In a very real way, then, space – as a purely dimensional measurement – is our nemesis because it keeps us separate, alone and, for the majority of our lives, psychologically unknowable. To the extent that the gown of personality drapes thick, and our attention is turned away from the pure, unbounded, awareness that unites us, space hurts. Not even in the throes of deep meditation do we find complete relief from the sharp cut of space since resting as undivided consciousness opens and sensitizes us to the countless souls who are, at this very moment, feeling “showered in the spit of pronounceable sound.” Caressing the texture of space, we come face-to-face with the wounds of the collective heart.

This commonly denied, but nonetheless continual, entrainment with the collective is, no doubt, what inspired the Buddha to teach that no soul can become fully awakened until all souls are. It also explains why flashes of enlightenment correlate with the most all-inclusive, community-conscious archetype: Aquarius.
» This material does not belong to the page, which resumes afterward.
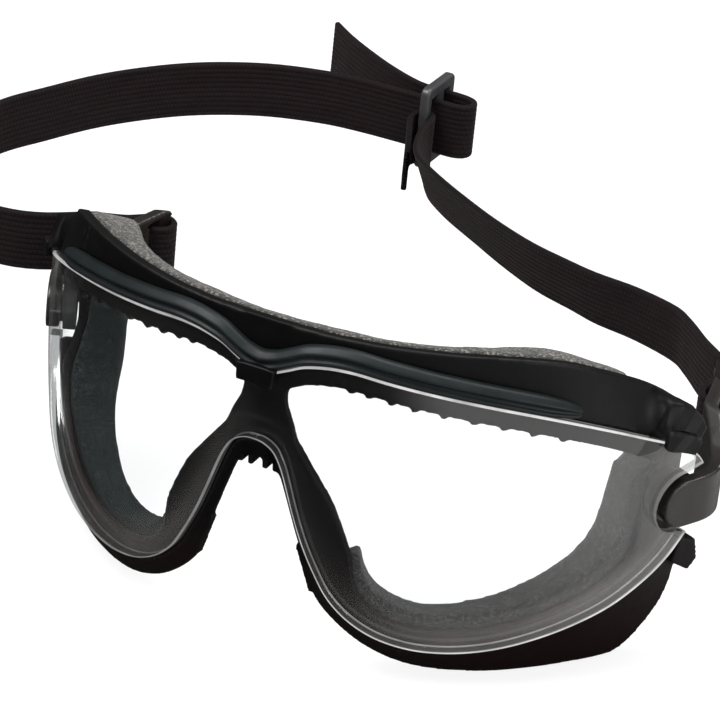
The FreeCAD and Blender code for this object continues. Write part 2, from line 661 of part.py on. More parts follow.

Most egos like the idea of oneness and having their hearts broken open into compassion so long as this tuning in to the larger field doesn’t, at times, involve feeling emotionally pierced and endarkened by the billions battered by waves of meaningless suffering. Welcome to the tearless malaise of the insincere practitioner.

What is space? Ego knows. It’s Kali, the ego killer. Stare into her faceless face with any regularity and she’ll add you to her blessed belt of skulls. Fail to look, and she’ll send you running for the rest of your life until you grow so cynical with the false promise of form, you’ll be forced to take refuge in the stare of lesser Kali’s: addiction, body-numbing distraction and, at best, a lifetime membership in that self-important sangha: the fellowship of weary witnessers.

How can we see through the sharp cut of space to the field of pressed-together hearts? How can we recover the timeless buoyancy of who we are? I will close with a few tips from the three “sky” signs.

Awakened Gemini:

Graze wide fields of personality. Find the one taste.

Inquire: What are the now-born words that ventilate your own and others stuffy sense of “me-ness”?

Learn to linger in conversational pauses until silence grows a tongue – it’s wiser and more articulate than mind could ever be.

Awakened Libra:

Sense into the sacredness of all conflict: a storyless presence in the throes of waking up to itself. Now you’re poised for an effective mediation.

Step 1: Let storyless presence fall hopelessly in love with itself in the mirror of so-called “others.” Step 2: Notice if, when and how much the body/mind wants to follow suit. No forcing!

See clashing and caressing as equally inept forms of intimacy – minus the greater fragrance of oneness.

Awakened Aquarius:

Recognize: Uniquely desperate times make egos feel uniquely solid and perversely special. Without them we would be thrown back into our soft, now-stricken bodies to feel and heal the real tragedy: the burden of the separate self.

When “the condition of all conditions” first starts flickering into view, what was once an infinitely varied, excitingly open-ended world of possibilities can start to feel creepily monotone and flat. Abide as sky-gazer and follow the pull of the greater heart.

Ask: What’s the difference between equanimity and emotional numbness? The first meets the world’s suffering with heartfelt tenderness and understanding; the second tries vainly to step over it.

In the final analysis, we have only one freedom: to relate across space or AS space.